Funny, then, how Hargrave's chief executive officer is now saying that Murphy's brand-new 97-footer, Cocktails—plus the attitude that Murphy brought to the project—will set the standard for all future custom builds at the yard, including a 122-footer that Murphy ordered before Cocktails was even launched.

Murphy, you see, is one of Florida's most sought-after builders for high-end hotels and homes. His Miami-based company, Coastal Construction Group, has overseen projects such as the Ritz-Carlton on South Beach, the Trump Royale waterfront condominium complex, and mansions for clients including Oprah Winfrey and Sylvester Stallone. Murphy is also an experienced boat owner, having owned 23- to 31-foot fishing boats, a high-performance sportboat, and 48- and 60-foot convertibles.

When he set out to buy his first motoryacht a few years ago, he wanted absolutely nothing to do with yards that build in the Pacific Rim, as Fort Lauderdale-based Hargrave does.
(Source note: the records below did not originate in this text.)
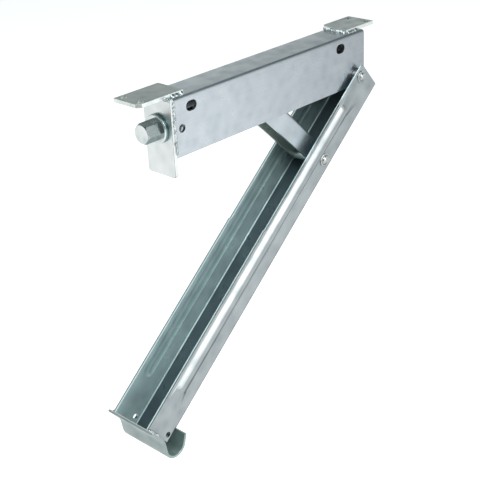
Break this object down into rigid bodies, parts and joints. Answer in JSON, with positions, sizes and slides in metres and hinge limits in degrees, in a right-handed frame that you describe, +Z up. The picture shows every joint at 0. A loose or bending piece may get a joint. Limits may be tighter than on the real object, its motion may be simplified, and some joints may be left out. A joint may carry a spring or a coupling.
{
  "type": "corner steady",
  "caption": "Screw-driven corner steady: a channel bolted under a chassis holds a hex-driven screw whose nut and link swing down a long channel leg with a hooked foot.",
  "frame": {"origin": "on the channel's middle plane, above the end plate's rear face, in the plane of the tabs' upper faces that meet the chassis", "axes": "+X along the screw from the drive hex to the leg's pivot, +Y across the channel towards the side that the tabs overhang, +Z up into the chassis"},
  "size_m": [0.3973, 0.0694, 0.3844],
  "materials": {
    "galvanised_sheet": "zinc-coated pressed sheet, satin, faintly mottled",
    "zinc_plate": "zinc-coated flat plate, satin",
    "weld_bead": "rippled weld under the zinc coat, glossy",
    "plated_fastener": "zinc-plated turned steel",
    "screw_steel": "greased machined steel",
    "oiled_bronze": "oiled sintered bronze",
    "spring_steel": "phosphated spring steel"
  },
  "bodies": {
    "frame": {"top_channel": "galvanised_sheet", "front_end_plate": "zinc_plate", "front_mounting_tab": "zinc_plate", "rear_mounting_tab": "zinc_plate", "end_plate_welds": "weld_bead", "front_tab_welds": "weld_bead", "rear_tab_welds": "weld_bead", "rear_bearing_plate": "zinc_plate", "front_bearing_bush": "oiled_bronze", "leg_pivot_tube": "plated_fastener"},
    "screw": {"lead_screw": "screw_steel", "drive_hex": "plated_fastener", "thrust_collar": "plated_fastener", "inner_thrust_washer": "oiled_bronze", "inner_stop_collar": "plated_fastener", "collar_roll_pin": "spring_steel", "screw_end_washer": "plated_fastener", "screw_end_clip": "spring_steel"},
    "leg": {"leg_channel": "galvanised_sheet", "leg_pivot_rivet": "plated_fastener", "link_rivet": "plated_fastener", "pivot_spacers": "plated_fastener", "link_spacers": "plated_fastener", "foot_plate": "zinc_plate", "foot_welds": "weld_bead"},
    "link": {"brace_link": "galvanised_sheet", "link_rivet_sleeve": "plated_fastener"},
    "carriage": {"traveller_nut": "screw_steel", "trunnion_pin": "plated_fastener", "trunnion_clips": "spring_steel"}
  },
  "joints": [
    {"name": "leg_fold", "type": "hinge", "parent": "frame", "child": "leg", "pos_m": [0.279, 0, -0.0538], "axis": [0, -1, 0], "range_deg": [-38.8, 28.2]},
    {"name": "link_swing", "type": "hinge", "parent": "leg", "child": "link", "pos_m": [0.21216, 0, -0.13214], "axis": [0, -1, 0], "range_deg": [-56.6, 77.8]},
    {"name": "nut_level", "type": "hinge", "parent": "link", "child": "carriage", "pos_m": [0.14531, 0, -0.0538], "axis": [0, -1, 0], "range_deg": [-39, 28.4]},
    {"name": "screw_turn", "type": "hinge", "parent": "frame", "child": "screw", "pos_m": [0, 0, -0.0355], "axis": [-1, 0, 0], "range_deg": [-8267, 6009]}
  ],
  "couplings": [
    {"joint": "link_swing", "follows": "leg_fold", "ratio": -2},
    {"joint": "nut_level", "follows": "leg_fold", "ratio": 1},
    {"joint": "screw_turn", "follows": "leg_fold", "ratio": 213.02}
  ]
}
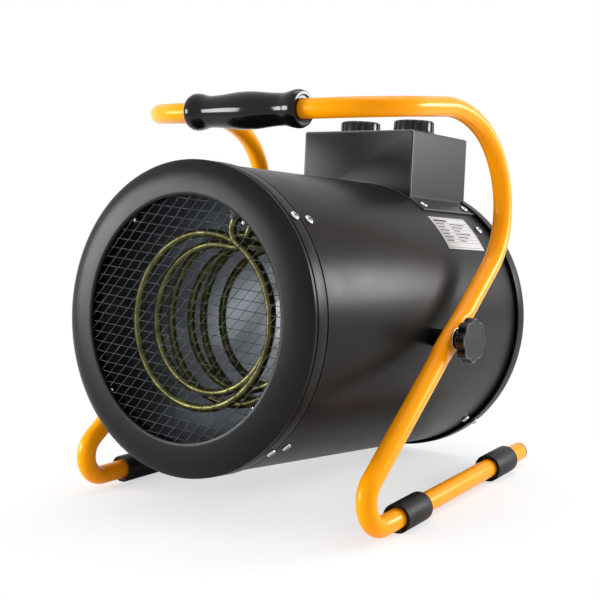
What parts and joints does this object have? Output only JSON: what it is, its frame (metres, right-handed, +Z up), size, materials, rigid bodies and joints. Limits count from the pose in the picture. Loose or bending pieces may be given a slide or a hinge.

Murphy wanted to combine the elegance of naval architecture that he found in European and American builds with the luxury of interior design that he's created in hotels and homes on land.

Quite frankly, he didn't think Hargrave's Taiwan-based construction team—or any workers in that part of the world—had the skills for the job. Neither did his longtime interior design collaborator, Jeffrey Howard of Jeffery Howard Associates in Miami.
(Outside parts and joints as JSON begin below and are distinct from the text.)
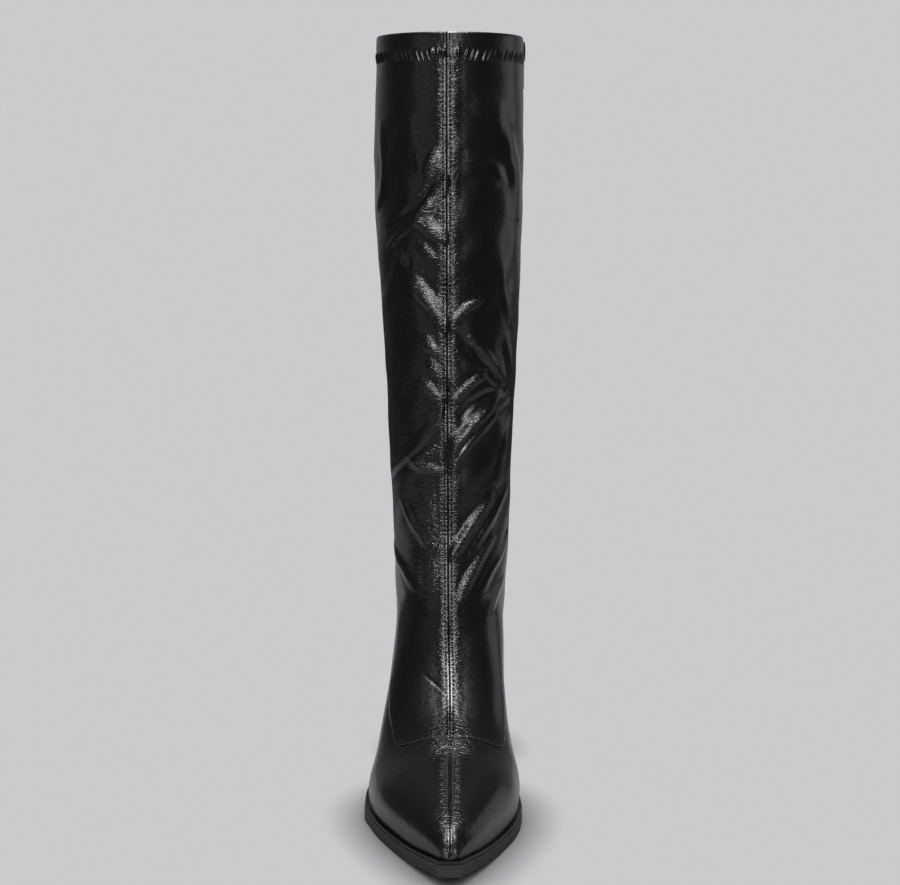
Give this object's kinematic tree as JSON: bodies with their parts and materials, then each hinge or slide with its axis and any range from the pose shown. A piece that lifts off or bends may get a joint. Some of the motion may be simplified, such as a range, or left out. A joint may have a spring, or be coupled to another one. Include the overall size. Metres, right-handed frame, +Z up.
{
  "type": "knee-high boot",
  "caption": "Knee-high right boot with a pointed, snipped toe, block heel, raised front seam, gathered collar band and a zip on the inner side.",
  "frame": {"origin": "middle of the heel's ground face", "axes": "+Z up, the toe points to -Y, +X is the inner (medial) side of the right foot"},
  "size_m": [0.0933, 0.2835, 0.44],
  "materials": {
    "leather": "polished black, creased",
    "sole": "matt",
    "welt": "glossy black",
    "heel": "satin black",
    "lining": "matt",
    "textile": "woven black",
    "metal": "black, semi-gloss"
  },
  "bodies": {
    "boot": {"outsole": "sole", "welt": "welt", "insole": "lining", "heel_block": "heel", "heel_lift": "sole", "upper": "leather", "collar_band": "leather", "zip_tape": "textile", "zip_teeth": "textile", "zip_slider": "metal"},
    "zip_pull": {"zip_pull": "metal"}
  },
  "joints": [
    {"name": "pull_flip", "type": "hinge", "parent": "boot", "child": "zip_pull", "pos_m": [0.0436, -0.0074, 0.4316], "axis": [0, -1, 0], "range_deg": [0, 170]}
  ]
}
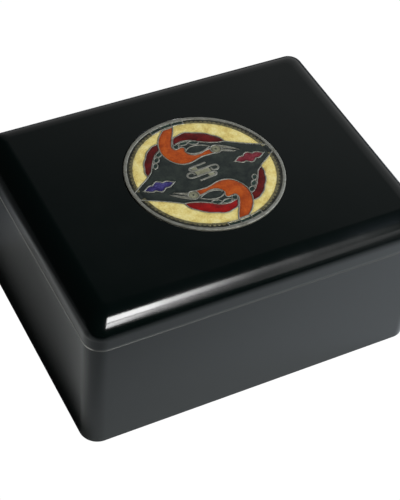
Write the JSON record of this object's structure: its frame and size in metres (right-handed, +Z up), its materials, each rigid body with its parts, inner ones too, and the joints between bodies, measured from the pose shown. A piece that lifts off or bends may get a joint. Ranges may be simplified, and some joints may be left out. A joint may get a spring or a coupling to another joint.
{
  "type": "stamp box",
  "caption": "Small rectangular black lacquered box with rounded corners, a lift-off lid that overlaps an inner tongue, and a round enamelled medallion set into the lid's top.",
  "frame": {"origin": "centre of the box's underside", "axes": "+X along the box's length, +Y towards the back, +Z up through the lid"},
  "size_m": [0.115, 0.0886, 0.0548],
  "materials": {
    "lacquer": "black lacquer over wood, polished to a soft gloss",
    "medallion_metal": "nickel-grey plated brass rim and wires",
    "enamel": "polished vitreous enamel in several colours, flush between the wires"
  },
  "bodies": {
    "root": {"box_base": "lacquer", "lid": "lacquer", "medallion": "medallion_metal"}
  },
  "joints": []
}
"Everybody has an idea that Pacific Rim boats are square and chunky and have wood floors," Howard explains. "When you get to the Italian boats and some of the American boats, they're much more streamlined with graceful, flowing lines."

Yet after looking at boatyards the world over and not finding the kind of 200-foot-megayacht custom options that he wanted for his 97-footer, Murphy finally acquiesced to his broker, Craig Erickson, a retired seven-season NFL quarterback who's now with Allied Richard Bertram. Erickson had been telling Murphy for about two years that Hargrave could build his dream boat, and Murphy, out of frustration, finally agreed to meet with a few Hargrave clients.
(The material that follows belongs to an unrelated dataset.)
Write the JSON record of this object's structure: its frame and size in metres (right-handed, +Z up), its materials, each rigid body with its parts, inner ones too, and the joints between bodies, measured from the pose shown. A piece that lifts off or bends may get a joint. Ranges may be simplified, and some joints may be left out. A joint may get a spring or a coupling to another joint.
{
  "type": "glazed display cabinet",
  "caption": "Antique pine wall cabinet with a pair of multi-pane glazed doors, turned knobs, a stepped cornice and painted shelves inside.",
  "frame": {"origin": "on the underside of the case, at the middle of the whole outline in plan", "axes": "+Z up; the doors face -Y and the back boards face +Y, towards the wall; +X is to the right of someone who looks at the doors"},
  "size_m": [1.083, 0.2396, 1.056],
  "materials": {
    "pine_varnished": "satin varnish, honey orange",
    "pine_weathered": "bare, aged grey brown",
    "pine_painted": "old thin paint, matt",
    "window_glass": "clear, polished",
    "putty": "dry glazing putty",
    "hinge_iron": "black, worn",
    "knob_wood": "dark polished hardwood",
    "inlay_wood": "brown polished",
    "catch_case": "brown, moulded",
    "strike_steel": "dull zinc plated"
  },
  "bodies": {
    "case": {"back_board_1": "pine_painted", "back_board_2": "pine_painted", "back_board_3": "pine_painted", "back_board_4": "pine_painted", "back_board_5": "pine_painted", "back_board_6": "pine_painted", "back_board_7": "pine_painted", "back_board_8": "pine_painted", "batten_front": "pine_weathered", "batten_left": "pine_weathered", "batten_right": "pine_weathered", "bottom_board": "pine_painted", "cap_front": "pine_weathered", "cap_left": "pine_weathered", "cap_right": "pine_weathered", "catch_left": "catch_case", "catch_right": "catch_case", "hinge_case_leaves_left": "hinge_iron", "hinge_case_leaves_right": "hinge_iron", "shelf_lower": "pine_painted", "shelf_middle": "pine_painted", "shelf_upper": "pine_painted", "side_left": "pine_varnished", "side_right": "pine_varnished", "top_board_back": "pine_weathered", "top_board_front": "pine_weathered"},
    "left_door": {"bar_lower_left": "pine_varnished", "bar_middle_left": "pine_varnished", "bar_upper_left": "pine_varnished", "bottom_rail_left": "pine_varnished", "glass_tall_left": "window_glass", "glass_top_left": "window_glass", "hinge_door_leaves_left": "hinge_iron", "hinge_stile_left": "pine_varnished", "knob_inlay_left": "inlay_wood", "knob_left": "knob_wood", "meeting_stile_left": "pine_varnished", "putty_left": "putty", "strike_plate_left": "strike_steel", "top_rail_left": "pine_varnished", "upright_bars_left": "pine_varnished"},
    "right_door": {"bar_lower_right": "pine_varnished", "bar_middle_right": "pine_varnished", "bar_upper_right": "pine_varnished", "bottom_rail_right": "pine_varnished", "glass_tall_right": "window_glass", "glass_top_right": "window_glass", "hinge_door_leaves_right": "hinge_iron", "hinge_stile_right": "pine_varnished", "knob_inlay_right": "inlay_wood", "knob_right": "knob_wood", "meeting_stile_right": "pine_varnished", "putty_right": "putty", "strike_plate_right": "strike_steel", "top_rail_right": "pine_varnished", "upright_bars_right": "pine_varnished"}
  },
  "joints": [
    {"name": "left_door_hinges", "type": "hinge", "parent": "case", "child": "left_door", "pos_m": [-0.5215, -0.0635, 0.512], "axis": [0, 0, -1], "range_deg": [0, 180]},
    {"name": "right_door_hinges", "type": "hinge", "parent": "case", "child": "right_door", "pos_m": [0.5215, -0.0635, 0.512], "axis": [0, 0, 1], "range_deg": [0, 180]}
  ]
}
"If it wasn't for this guy Craig Erickson getting me onboard, I never would've even gone there," Murphy recalls. "But once I talked to all these captains and owners, they all said the same thing: 'You'll never be serviced like this.' One of our company divisions is very high-end homes, starting at eight or nine million bucks. Everything is reputation, finish, follow up, taking care, and servicing after you're done building. They were willing to do for us what we do for our clients."

And so began a two-year build that almost convinced Michael Joyce, Hargrave's CEO, to leave the custom boatbuilding arena altogether and move wholly into launching production yachts in Hargrave's 70- to 130-foot size range.